::: Provided material :::

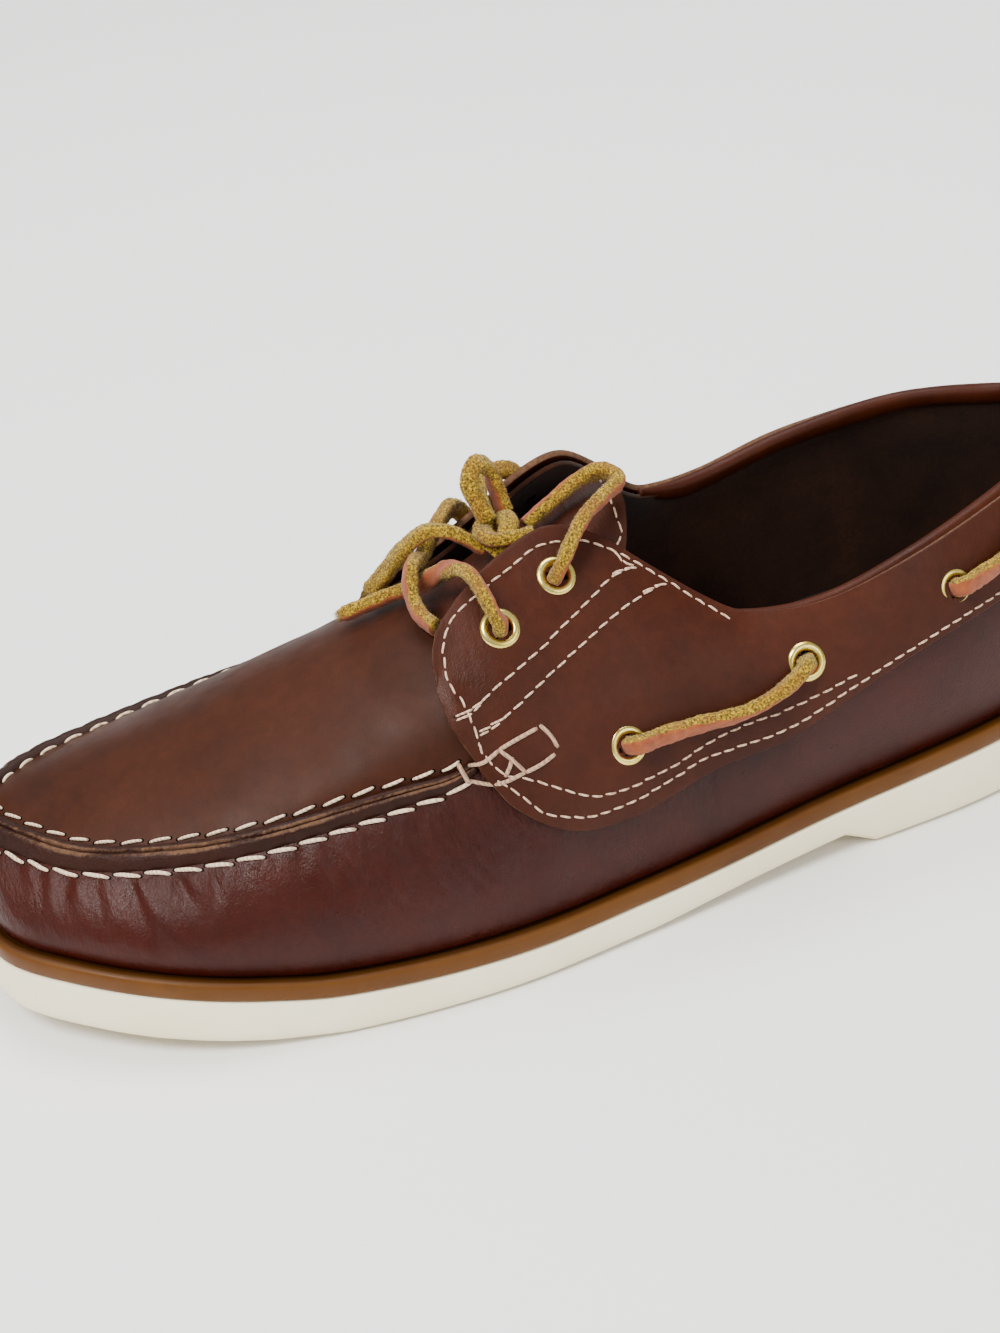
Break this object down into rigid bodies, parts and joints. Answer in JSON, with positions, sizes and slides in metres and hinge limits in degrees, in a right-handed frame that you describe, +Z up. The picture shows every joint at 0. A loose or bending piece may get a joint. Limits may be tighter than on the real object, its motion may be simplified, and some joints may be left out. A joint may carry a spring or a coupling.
{
  "type": "boat shoe",
  "caption": "Left leather boat shoe: moccasin-stitched upper on a stitched-down tan midsole and pale rubber outsole, with a rawhide lace through side and throat eyelets.",
  "frame": {"origin": "on the floor, under the middle of the shoe's box without its lace ends", "axes": "+Y from toe to heel, +Z up, +X to the outer (lateral) side of this left shoe"},
  "size_m": [0.1085, 0.3, 0.1052],
  "materials": {
    "outsole": "matte cream rubber, slightly yellowed",
    "midsole": "satin tan-brown welt band",
    "insole": "matte dark brown leather sock",
    "upper": "smooth oiled reddish-brown leather, soft gloss, fine creases",
    "tongue": "smooth reddish-brown leather, raw cut edge",
    "eyelet": "pale polished brass",
    "lace": "rawhide lace, orange grain side and fuzzy yellow-olive flesh side"
  },
  "bodies": {
    "root": {"outsole": "outsole", "midsole": "midsole", "insole": "insole", "upper": "upper", "tongue": "tongue", "lace_crossing": "lace", "eyelet_lateral_throat_rear": "eyelet", "eyelet_lateral_throat_front": "eyelet", "eyelet_lateral_side_1": "eyelet", "eyelet_lateral_side_2": "eyelet", "eyelet_lateral_side_3": "eyelet", "eyelet_lateral_side_4": "eyelet", "eyelet_medial_throat_rear": "eyelet", "eyelet_medial_throat_front": "eyelet", "eyelet_medial_side_1": "eyelet", "eyelet_medial_side_2": "eyelet", "eyelet_medial_side_3": "eyelet", "eyelet_medial_side_4": "eyelet", "lace_bar_lateral_front": "lace", "lace_bar_lateral_rear": "lace", "lace_bar_medial_front": "lace", "lace_bar_medial_rear": "lace", "lace_knot": "lace", "lace_loop_large": "lace", "lace_loop_small": "lace", "lace_end_arched": "lace", "lace_end_low": "lace", "lace_strand_medial": "lace"}
  },
  "joints": []
}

:::

Extract each line of the listing above, copying it word for word.

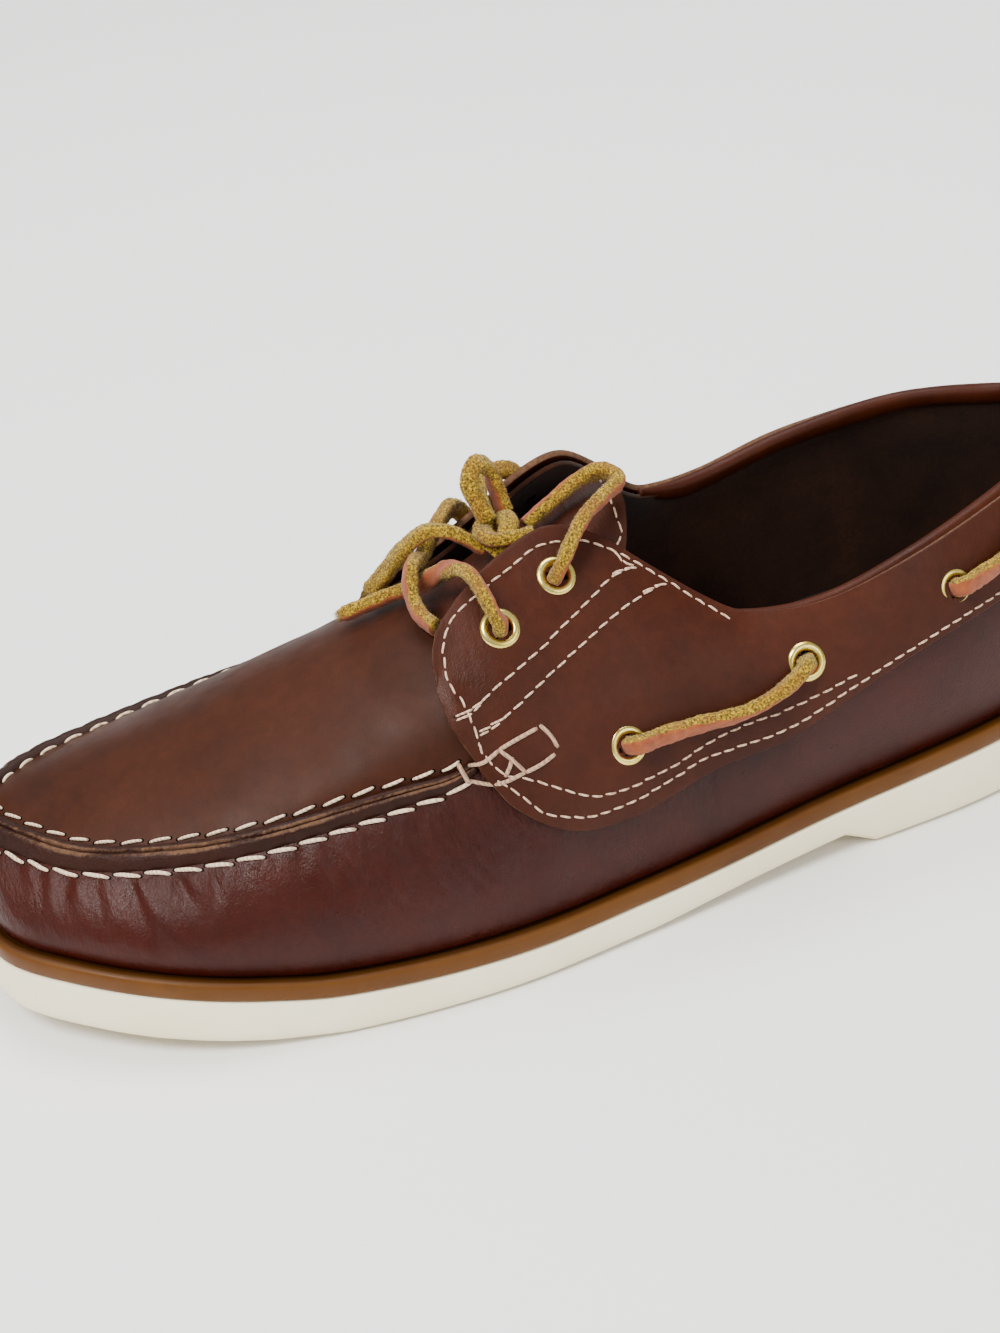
Break this object down into rigid bodies, parts and joints. Answer in JSON, with positions, sizes and slides in metres and hinge limits in degrees, in a right-handed frame that you describe, +Z up. The picture shows every joint at 0. A loose or bending piece may get a joint. Limits may be tighter than on the real object, its motion may be simplified, and some joints may be left out. A joint may carry a spring or a coupling.
{
  "type": "boat shoe",
  "caption": "Left leather boat shoe: moccasin-stitched upper on a stitched-down tan midsole and pale rubber outsole, with a rawhide lace through side and throat eyelets.",
  "frame": {"origin": "on the floor, under the middle of the shoe's box without its lace ends", "axes": "+Y from toe to heel, +Z up, +X to the outer (lateral) side of this left shoe"},
  "size_m": [0.1085, 0.3, 0.1052],
  "materials": {
    "outsole": "matte cream rubber, slightly yellowed",
    "midsole": "satin tan-brown welt band",
    "insole": "matte dark brown leather sock",
    "upper": "smooth oiled reddish-brown leather, soft gloss, fine creases",
    "tongue": "smooth reddish-brown leather, raw cut edge",
    "eyelet": "pale polished brass",
    "lace": "rawhide lace, orange grain side and fuzzy yellow-olive flesh side"
  },
  "bodies": {
    "root": {"outsole": "outsole", "midsole": "midsole", "insole": "insole", "upper": "upper", "tongue": "tongue", "lace_crossing": "lace", "eyelet_lateral_throat_rear": "eyelet", "eyelet_lateral_throat_front": "eyelet", "eyelet_lateral_side_1": "eyelet", "eyelet_lateral_side_2": "eyelet", "eyelet_lateral_side_3": "eyelet", "eyelet_lateral_side_4": "eyelet", "eyelet_medial_throat_rear": "eyelet", "eyelet_medial_throat_front": "eyelet", "eyelet_medial_side_1": "eyelet", "eyelet_medial_side_2": "eyelet", "eyelet_medial_side_3": "eyelet", "eyelet_medial_side_4": "eyelet", "lace_bar_lateral_front": "lace", "lace_bar_lateral_rear": "lace", "lace_bar_medial_front": "lace", "lace_bar_medial_rear": "lace", "lace_knot": "lace", "lace_loop_large": "lace", "lace_loop_small": "lace", "lace_end_arched": "lace", "lace_end_low": "lace", "lace_strand_medial": "lace"}
  },
  "joints": []
}